Create with python -m venv myenv, activate with source myenv/bin/activate (Linux/Mac) or myenv\Scripts\activate (Windows). pip freeze > requirements.txt captures exact versions. pip install -r requirements.txt recreates the environment.

Modern alternatives: pipenv (Pipfile.lock), poetry (pyproject.toml), conda (data science), uv (Rust-based, fastest).

# Create and activate virtual environment
# Terminal commands:
# python -m venv project_env
# source project_env/bin/activate  (Linux/Mac)
# project_env\Scripts\activate    (Windows)

# Install project dependencies
# pip install flask==3.0.0 sqlalchemy==2.0.23 redis==5.0.1

# Freeze exact versions for reproducibility
# pip freeze > requirements.txt

# requirements.txt looks like:
# flask==3.0.0
# sqlalchemy==2.0.23
# redis==5.0.1
# jinja2==3.1.2      (auto-installed dependency)
# werkzeug==3.0.1    (auto-installed dependency)

# Teammate recreates identical environment:
# python -m venv their_env
# source their_env/bin/activate
# pip install -r requirements.txt

# Verify isolation
import sys
print(sys.prefix)      # /path/to/project_env  (not system Python)
print(sys.executable)  # /path/to/project_env/bin/python

# Deactivate when done
# deactivate

A team of 12 developers had "works on my machine" bugs every sprint — different Flask versions, different OS-level packages. After enforcing virtual environments with pinned requirements.txt in CI/CD, deployment failures dropped from 8/month to zero.

Always use virtual environments. Pin exact versions with pip freeze. Every project gets its own isolated environment — never install packages globally for project work.
⚠️ Common Mistake

Candidates install packages globally with pip install without activating a virtual environment. This causes version conflicts between projects. Another mistake: using pip freeze in the global environment captures every package ever installed.

🔁 Follow-Up Question

What is the difference between venv, virtualenv, pipenv, and poetry?

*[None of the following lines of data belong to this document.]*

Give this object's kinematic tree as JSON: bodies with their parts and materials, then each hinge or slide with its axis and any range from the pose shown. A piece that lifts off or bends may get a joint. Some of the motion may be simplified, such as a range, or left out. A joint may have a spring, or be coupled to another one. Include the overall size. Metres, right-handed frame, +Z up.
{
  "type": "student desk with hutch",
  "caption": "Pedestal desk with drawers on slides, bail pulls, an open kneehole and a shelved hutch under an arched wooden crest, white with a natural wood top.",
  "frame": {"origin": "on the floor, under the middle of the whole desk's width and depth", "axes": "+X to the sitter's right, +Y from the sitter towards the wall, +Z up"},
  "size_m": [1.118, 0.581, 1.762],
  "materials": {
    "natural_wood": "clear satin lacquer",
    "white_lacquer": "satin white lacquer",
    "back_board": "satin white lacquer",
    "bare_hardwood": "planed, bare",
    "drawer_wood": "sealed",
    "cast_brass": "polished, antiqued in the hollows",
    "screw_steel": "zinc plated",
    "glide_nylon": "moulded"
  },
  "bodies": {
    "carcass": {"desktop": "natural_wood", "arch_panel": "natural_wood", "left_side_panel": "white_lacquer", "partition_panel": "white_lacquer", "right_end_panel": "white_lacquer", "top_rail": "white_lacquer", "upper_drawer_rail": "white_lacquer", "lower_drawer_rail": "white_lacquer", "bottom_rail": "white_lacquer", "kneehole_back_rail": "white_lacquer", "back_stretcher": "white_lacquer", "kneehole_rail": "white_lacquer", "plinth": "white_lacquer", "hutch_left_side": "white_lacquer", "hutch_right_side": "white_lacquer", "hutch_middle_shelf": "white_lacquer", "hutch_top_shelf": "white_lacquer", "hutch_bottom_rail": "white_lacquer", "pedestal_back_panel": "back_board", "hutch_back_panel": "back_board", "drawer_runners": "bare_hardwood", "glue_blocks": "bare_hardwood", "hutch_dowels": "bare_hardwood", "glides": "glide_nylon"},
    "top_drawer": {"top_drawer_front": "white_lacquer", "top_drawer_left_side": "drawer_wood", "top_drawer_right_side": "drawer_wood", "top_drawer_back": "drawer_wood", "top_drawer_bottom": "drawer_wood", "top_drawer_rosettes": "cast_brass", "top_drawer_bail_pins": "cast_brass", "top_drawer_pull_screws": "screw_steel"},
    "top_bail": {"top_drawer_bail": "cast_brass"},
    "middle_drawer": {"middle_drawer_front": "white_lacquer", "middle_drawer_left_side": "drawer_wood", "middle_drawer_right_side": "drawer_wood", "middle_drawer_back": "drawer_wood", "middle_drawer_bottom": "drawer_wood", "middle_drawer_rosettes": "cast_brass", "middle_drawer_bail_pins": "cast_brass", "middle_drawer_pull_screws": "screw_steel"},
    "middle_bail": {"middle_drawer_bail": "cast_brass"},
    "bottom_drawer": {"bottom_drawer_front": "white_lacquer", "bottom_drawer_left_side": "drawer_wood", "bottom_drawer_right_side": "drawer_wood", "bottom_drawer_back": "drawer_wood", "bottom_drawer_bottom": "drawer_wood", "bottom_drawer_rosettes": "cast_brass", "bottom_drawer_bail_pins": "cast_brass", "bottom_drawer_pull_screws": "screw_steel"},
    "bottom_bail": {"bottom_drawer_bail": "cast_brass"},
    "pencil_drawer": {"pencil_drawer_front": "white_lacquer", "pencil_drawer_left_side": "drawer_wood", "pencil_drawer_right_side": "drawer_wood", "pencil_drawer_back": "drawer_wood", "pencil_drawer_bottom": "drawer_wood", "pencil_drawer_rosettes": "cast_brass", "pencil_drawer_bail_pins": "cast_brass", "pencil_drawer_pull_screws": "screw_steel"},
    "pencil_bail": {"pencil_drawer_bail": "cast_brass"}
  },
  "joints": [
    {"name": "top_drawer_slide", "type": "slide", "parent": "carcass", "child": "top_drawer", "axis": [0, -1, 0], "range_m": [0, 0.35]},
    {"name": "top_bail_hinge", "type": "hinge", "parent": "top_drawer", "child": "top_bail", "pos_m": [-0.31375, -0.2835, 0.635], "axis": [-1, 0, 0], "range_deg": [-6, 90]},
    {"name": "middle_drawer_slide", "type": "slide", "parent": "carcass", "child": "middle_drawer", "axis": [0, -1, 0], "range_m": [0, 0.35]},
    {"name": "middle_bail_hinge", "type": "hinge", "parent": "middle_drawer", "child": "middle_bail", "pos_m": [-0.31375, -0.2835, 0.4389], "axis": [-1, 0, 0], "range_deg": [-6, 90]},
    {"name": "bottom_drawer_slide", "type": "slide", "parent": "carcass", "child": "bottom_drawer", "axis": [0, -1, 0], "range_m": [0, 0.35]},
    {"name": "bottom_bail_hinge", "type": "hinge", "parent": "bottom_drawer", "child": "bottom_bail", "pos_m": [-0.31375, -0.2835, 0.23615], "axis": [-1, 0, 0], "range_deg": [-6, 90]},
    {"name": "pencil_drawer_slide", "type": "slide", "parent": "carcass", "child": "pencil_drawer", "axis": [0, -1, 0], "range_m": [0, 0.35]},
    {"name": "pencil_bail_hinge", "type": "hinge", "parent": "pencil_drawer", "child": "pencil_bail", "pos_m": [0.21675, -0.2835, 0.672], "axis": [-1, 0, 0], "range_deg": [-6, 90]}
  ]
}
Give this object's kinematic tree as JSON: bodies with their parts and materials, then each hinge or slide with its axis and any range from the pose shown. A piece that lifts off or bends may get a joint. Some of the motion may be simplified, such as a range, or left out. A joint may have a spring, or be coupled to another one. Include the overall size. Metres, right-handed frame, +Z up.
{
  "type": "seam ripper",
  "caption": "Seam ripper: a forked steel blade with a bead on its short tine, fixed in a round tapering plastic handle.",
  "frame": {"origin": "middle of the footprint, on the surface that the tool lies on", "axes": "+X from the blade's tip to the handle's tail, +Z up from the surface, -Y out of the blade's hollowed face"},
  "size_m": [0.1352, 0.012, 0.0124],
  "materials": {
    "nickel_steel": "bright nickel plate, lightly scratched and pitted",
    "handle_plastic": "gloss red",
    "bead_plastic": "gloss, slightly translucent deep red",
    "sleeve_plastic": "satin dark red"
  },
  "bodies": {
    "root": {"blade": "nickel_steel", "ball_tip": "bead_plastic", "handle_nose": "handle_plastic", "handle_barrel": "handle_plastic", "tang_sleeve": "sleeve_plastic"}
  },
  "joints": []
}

When would you choose each?

20 Explain map(), filter(), and how they compare to list comprehensions. intermediate

map(func, iterable) applies a function to every element and returns a map object (lazy iterator). filter(func, iterable) returns elements where func returns True. Both are lazy — they don't compute until iterated.

List comprehensions [expr for x in iterable if cond] can replace most map/filter uses and are generally more Pythonic and readable. However, map() with a named function (not lambda) can be faster because it avoids creating a new function object per iteration.

The choice is readability: if you already have a named function, use map(). If you'd need a lambda, prefer a comprehension.

# map() with named function — cleaner than lambda
prices_usd = [29.99, 49.50, 124.00, 9.99, 299.00]

def usd_to_inr(usd, rate=83.5):
    return round(usd * rate, 2)

prices_inr = list(map(usd_to_inr, prices_usd))
print(prices_inr)
# [2504.17, 4133.25, 10354.0, 834.17, 24966.5]

# filter() with named function
def is_high_value(amount):
    return amount > 5000

high_value = list(filter(is_high_value, prices_inr))
print(f"High-value items: {high_value}")
# High-value items: [10354.0, 24966.5]

# Equivalent list comprehension — often preferred
prices_inr = [round(p * 83.5, 2) for p in prices_usd]
high_value = [p for p in prices_inr if p > 5000]

# Performance comparison — map with named func is fastest
import timeit
data = list(range(100_000))

t1 = timeit.timeit(lambda: list(map(str, data)), number=50)
t2 = timeit.timeit(lambda: [str(x) for x in data], number=50)
print(f"map: {t1:.3f}s, comprehension: {t2:.3f}s")
# map: 0.682s, comprehension: 0.751s (map is ~10% faster)

In a batch ETL pipeline transforming 8M records, using map() with a pre-defined transform function was 12% faster than the equivalent list comprehension — the difference between a 4-minute and 4.5-minute nightly job.

Use map() when you already have a named function. Use list comprehensions when you'd need a lambda. Both are correct — readability wins.
⚠️ Common Mistake

Candidates forget that map() and filter() return lazy iterators, not lists. Wrapping in list() is needed to see the results or get the length. Also, chaining multiple map/filter calls is less readable than a single comprehension.

🔁 Follow-Up Question

What is itertools and how is it different from map/filter? Name three useful itertools functions.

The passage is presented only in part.